Die friedliche Zeit wurde 1939 unterbrochen. Hitler entfesselte einen neuen, schlimmen Krieg. Auch der „Thüringer Hof“ bekam seine Kriegserlebnisse. Ausländische Zwangsarbeiterinnen halfen aus, unter der Glastanzdiele wurden 1945 erfolgreich Lebensmittelbüchsen versteckt. Der alte Brunnen leistete in der Zeit des Zusammenbruchs der Wasserversorgung wieder gute Dienste. Die Wirtsleute setzten sich zur Ruhe, das Ehepaar Gottschalt übernahm das Lokal, dann wurde es eine Gaststätte der Konsumgenossenschaft und deren Stammlokal für Mitgliederveranstaltungen. Die Glastanzdiele blieb lange Zeit eine Attraktion ebenso wie die Doppelkegelbahn im Keller.

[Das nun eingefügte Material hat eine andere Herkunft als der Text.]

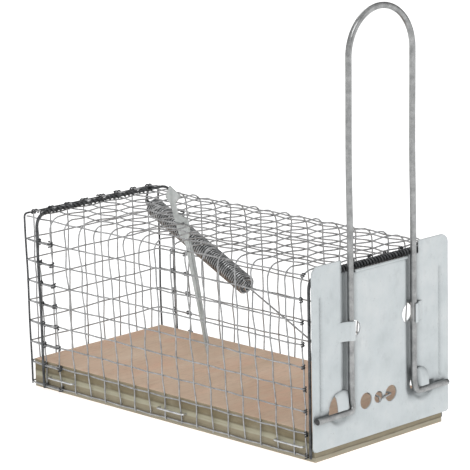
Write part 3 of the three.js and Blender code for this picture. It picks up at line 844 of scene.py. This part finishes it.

Heute bietet die Salomonstraße wieder einen weniger schönen Anblick. Erneut warten viele Häuser auf Sanierung. Der „Thüringer Hof“ ist seit Jahren Geschichte, ebenso ein Lokal namens „Asia-Haus“, das nach der Wende eingezogen war. Auf dem bunten Glas tanzt niemand mehr.